Requirements> Copy each line in the data that includes the word "this".

= = =

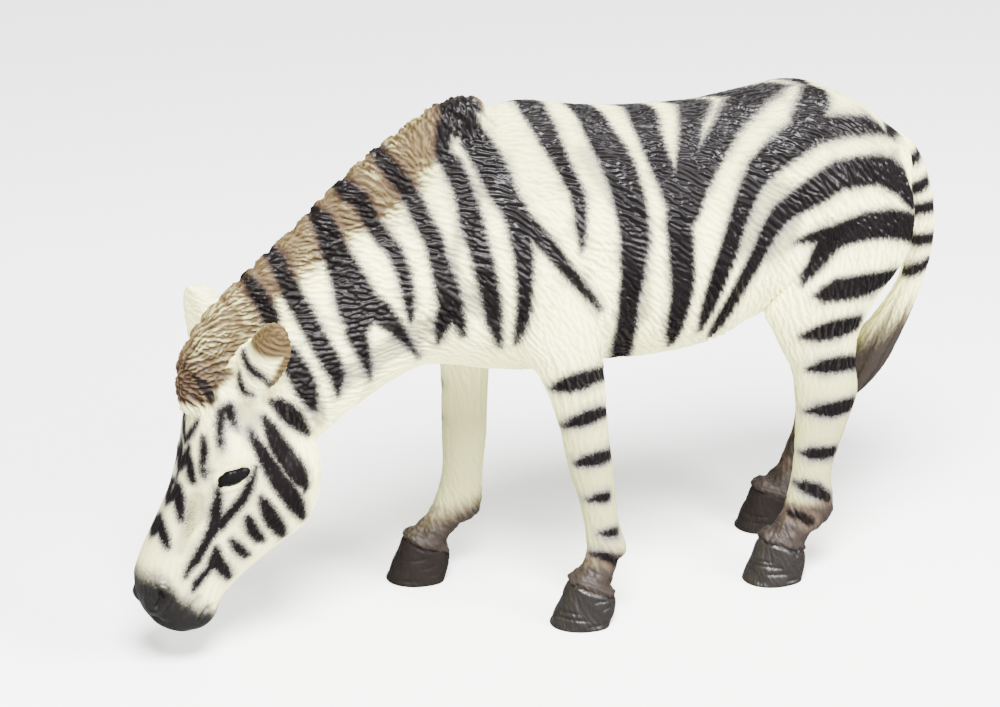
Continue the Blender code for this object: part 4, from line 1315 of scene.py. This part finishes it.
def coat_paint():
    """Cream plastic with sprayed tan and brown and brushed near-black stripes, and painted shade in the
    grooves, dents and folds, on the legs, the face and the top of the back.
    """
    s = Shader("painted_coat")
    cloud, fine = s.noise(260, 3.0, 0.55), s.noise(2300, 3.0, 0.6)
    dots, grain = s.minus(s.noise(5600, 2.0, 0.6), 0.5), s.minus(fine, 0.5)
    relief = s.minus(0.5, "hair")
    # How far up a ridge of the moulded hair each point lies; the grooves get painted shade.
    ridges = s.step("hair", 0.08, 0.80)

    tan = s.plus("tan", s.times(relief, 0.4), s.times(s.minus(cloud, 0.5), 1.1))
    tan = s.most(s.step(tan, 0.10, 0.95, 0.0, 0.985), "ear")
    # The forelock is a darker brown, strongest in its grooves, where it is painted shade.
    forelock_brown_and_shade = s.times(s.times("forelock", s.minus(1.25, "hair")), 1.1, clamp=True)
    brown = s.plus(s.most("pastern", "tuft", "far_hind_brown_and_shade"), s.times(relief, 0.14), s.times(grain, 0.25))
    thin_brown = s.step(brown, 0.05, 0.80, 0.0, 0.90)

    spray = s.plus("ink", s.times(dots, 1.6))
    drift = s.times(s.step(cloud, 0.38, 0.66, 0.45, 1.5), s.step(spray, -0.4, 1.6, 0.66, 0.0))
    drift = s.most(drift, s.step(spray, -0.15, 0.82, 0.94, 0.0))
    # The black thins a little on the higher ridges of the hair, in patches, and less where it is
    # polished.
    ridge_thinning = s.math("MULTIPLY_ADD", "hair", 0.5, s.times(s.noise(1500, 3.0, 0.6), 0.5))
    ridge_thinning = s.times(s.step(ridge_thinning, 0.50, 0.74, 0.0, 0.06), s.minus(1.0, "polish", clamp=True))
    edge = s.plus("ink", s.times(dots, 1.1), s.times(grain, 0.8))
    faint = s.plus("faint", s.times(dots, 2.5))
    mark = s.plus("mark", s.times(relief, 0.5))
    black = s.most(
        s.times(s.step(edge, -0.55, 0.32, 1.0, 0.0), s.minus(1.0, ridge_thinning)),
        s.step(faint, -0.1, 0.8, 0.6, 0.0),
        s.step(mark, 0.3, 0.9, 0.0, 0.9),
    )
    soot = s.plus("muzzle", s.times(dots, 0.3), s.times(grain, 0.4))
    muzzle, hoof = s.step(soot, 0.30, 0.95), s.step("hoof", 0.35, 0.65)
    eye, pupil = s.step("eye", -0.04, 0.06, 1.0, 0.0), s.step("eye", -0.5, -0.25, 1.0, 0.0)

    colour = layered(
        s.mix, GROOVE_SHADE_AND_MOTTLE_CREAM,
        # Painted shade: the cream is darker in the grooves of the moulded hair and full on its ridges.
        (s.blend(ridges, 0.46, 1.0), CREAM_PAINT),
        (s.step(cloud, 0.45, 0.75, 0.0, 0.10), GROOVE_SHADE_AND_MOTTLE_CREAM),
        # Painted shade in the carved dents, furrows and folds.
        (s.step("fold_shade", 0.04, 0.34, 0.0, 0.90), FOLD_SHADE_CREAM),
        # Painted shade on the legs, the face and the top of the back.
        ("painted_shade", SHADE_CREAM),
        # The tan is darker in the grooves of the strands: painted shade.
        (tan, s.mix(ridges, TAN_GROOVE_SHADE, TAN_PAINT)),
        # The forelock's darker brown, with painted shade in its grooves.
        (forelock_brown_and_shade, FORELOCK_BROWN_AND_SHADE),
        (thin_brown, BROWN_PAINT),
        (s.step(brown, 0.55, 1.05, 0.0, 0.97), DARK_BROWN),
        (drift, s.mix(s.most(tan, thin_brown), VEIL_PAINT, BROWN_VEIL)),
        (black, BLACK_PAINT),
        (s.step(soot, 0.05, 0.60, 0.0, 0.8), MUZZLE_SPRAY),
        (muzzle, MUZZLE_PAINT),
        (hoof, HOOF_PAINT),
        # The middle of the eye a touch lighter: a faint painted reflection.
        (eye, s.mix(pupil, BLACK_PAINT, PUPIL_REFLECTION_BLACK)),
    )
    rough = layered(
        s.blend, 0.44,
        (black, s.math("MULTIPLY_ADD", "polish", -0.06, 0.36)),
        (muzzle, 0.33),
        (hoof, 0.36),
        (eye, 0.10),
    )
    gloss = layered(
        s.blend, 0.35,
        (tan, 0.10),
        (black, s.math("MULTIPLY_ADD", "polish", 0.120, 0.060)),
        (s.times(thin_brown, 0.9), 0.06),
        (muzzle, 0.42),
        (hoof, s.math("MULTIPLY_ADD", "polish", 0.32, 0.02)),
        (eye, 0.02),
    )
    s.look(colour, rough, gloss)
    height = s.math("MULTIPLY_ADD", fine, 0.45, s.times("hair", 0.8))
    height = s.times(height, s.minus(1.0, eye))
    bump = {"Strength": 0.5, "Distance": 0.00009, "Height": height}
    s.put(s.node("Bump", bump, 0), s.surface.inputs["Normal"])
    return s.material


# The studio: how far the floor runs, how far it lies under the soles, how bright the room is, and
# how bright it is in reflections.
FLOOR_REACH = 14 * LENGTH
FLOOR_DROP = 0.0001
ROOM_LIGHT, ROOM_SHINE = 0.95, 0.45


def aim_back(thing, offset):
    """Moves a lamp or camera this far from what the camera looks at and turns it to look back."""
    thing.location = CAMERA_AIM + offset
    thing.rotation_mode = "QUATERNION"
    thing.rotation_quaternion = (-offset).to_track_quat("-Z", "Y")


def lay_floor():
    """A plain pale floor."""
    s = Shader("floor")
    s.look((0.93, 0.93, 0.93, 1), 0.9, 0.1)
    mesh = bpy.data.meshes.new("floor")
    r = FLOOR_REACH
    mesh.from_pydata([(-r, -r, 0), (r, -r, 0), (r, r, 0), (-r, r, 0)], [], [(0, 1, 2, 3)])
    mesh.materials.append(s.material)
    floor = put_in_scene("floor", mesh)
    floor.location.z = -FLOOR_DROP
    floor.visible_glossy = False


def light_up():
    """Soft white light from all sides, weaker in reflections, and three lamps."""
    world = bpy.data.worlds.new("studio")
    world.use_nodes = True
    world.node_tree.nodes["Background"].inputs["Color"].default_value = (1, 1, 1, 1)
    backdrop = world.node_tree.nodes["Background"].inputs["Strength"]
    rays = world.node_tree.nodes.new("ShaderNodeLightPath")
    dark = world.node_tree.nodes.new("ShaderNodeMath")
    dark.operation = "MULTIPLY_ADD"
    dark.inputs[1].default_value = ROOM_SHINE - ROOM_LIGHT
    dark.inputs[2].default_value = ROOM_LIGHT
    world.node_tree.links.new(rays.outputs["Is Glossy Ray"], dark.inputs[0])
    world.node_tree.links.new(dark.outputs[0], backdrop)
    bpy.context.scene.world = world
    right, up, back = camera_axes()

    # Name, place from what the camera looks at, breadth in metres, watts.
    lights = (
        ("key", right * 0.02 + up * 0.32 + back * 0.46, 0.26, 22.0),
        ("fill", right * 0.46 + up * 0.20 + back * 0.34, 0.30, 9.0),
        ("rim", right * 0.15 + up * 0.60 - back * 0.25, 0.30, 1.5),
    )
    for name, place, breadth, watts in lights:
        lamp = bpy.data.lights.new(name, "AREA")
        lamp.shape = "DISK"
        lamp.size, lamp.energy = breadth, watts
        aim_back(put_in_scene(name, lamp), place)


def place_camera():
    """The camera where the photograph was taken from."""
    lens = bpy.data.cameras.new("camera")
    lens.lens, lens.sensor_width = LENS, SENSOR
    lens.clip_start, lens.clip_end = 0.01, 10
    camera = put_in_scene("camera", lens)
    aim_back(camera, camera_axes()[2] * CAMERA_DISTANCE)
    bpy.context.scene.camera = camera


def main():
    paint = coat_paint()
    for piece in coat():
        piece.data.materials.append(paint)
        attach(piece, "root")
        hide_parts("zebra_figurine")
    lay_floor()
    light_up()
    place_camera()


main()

= = =

Response>
Continue the Blender code for this object: part 4, from line 1315 of scene.py. This part finishes it.
    """Moves a lamp or camera this far from what the camera looks at and turns it to look back."""